__Goal__
What follows is a set of records; repeat all of them exactly.

-- start Supplied material --

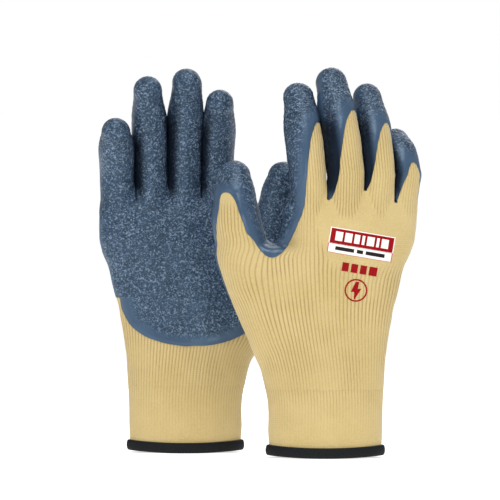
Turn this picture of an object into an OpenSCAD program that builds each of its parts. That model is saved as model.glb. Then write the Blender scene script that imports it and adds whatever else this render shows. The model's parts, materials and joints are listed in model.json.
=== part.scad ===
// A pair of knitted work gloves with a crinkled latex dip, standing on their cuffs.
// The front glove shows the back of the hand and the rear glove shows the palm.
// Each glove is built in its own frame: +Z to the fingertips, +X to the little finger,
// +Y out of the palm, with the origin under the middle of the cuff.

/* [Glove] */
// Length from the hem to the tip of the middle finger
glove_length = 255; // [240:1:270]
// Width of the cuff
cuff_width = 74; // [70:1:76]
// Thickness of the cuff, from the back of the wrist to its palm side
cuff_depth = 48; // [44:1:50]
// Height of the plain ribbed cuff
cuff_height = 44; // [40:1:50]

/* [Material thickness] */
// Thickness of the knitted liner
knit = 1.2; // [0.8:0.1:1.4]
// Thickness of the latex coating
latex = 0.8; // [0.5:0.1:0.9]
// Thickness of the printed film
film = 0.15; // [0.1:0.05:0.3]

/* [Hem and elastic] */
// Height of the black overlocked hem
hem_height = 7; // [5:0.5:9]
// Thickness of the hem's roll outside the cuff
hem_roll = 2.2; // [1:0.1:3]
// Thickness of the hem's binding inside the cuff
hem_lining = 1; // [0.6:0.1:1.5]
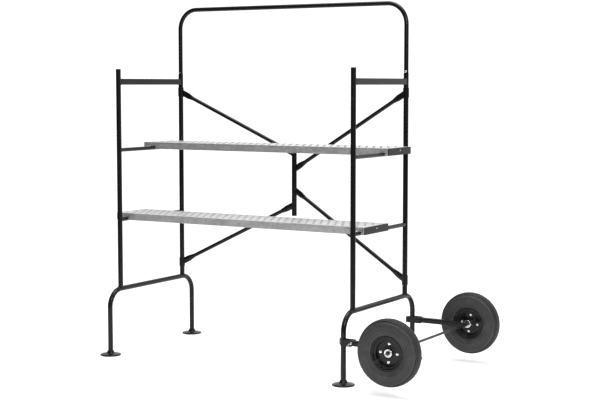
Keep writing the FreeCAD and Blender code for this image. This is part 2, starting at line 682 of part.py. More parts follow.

-- end Supplied material --

__Worked answer__
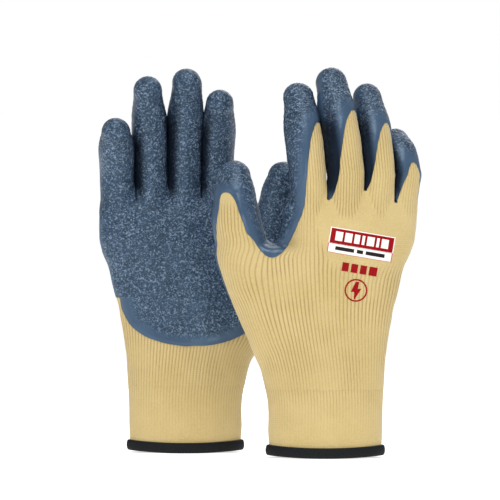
Turn this picture of an object into an OpenSCAD program that builds each of its parts. That model is saved as model.glb. Then write the Blender scene script that imports it and adds whatever else this render shows. The model's parts, materials and joints are listed in model.json.
=== part.scad ===
// A pair of knitted work gloves with a crinkled latex dip, standing on their cuffs.
// The front glove shows the back of the hand and the rear glove shows the palm.
// Each glove is built in its own frame: +Z to the fingertips, +X to the little finger,
// +Y out of the palm, with the origin under the middle of the cuff.

/* [Glove] */
// Length from the hem to the tip of the middle finger
glove_length = 255; // [240:1:270]
// Width of the cuff
cuff_width = 74; // [70:1:76]
// Thickness of the cuff, from the back of the wrist to its palm side
cuff_depth = 48; // [44:1:50]
// Height of the plain ribbed cuff
cuff_height = 44; // [40:1:50]

/* [Material thickness] */
// Thickness of the knitted liner
knit = 1.2; // [0.8:0.1:1.4]
// Thickness of the latex coating
latex = 0.8; // [0.5:0.1:0.9]
// Thickness of the printed film
film = 0.15; // [0.1:0.05:0.3]

/* [Hem and elastic] */
// Height of the black overlocked hem
hem_height = 7; // [5:0.5:9]
// Thickness of the hem's roll outside the cuff
hem_roll = 2.2; // [1:0.1:3]
// Thickness of the hem's binding inside the cuff
hem_lining = 1; // [0.6:0.1:1.5]
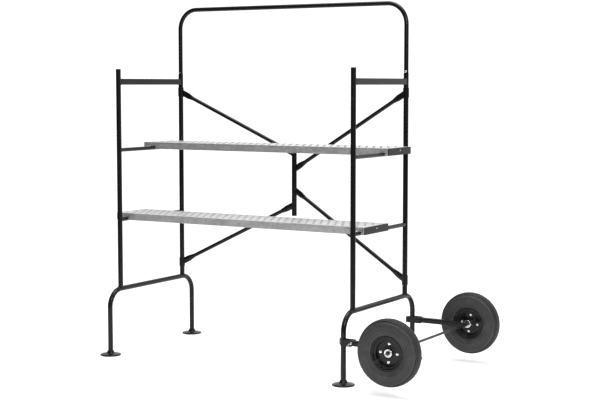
Keep writing the FreeCAD and Blender code for this image. This is part 2, starting at line 682 of part.py. More parts follow.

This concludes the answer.